There are also rumours of an untoward nature regarding him and his daughter, Lucia. Those who wish Joyce's reputation to remain untarnished can rest easy, because Joyce's grandson burned all of the evidence that would settle the manner (e.g. her diary and the correspondence between Beckett and Lucia, who were briefly romantically involved). Said grandson's excuse that he did it to quell speculation implies that there was nothing to hide in those documents, but he destroyed them anyway, which is a strange thing to do given the value of those documents - sentimental value, monetary value and value to literary history.
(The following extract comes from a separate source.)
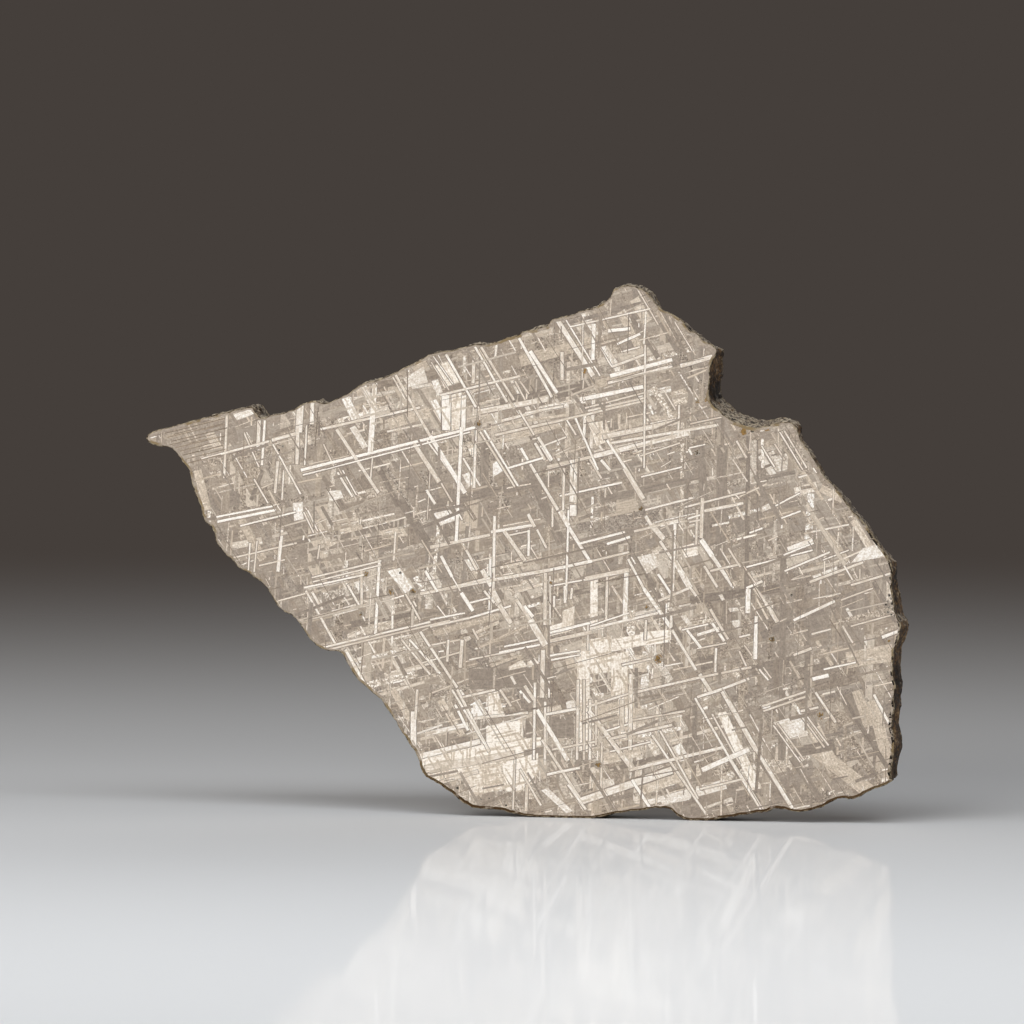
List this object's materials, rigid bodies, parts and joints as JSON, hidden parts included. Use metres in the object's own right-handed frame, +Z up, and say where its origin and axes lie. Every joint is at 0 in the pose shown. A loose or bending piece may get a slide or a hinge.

Despite expectations, I'm not going to challenge this at all; the biographical details often reflect a very difficult man who had a strange relationship with his family.

Lucia is really interesting here, but she also makes me uncomfortable. I'm not accusing you of doing this but I feel there's something distasteful in the way some people romanticise her, when we're dealing with a severely ill woman who died a long time ago and had a miserable life that was largely spent in institutions. There was a novel about her that came out a few years ago and it just made me uncomfortable, not least because it seemed to have a very reductive view of what mental illness is.

That said, there's clear resonances of her in Finnegans Wake (which was completed as she disintegrated, and while Joyce was gravely worried about her), and things which explore that can be interesting. It was such a sensitive subject for the grandson that he essentially vetoed the publication of a book that was going to deal with this. There's also an uncomfortable strand of incest in that book. I wouldn't necessarily connect the two things and generally try not to extrapolate stuff like that from works of fiction, but I can also understand the murmurings about it in this case.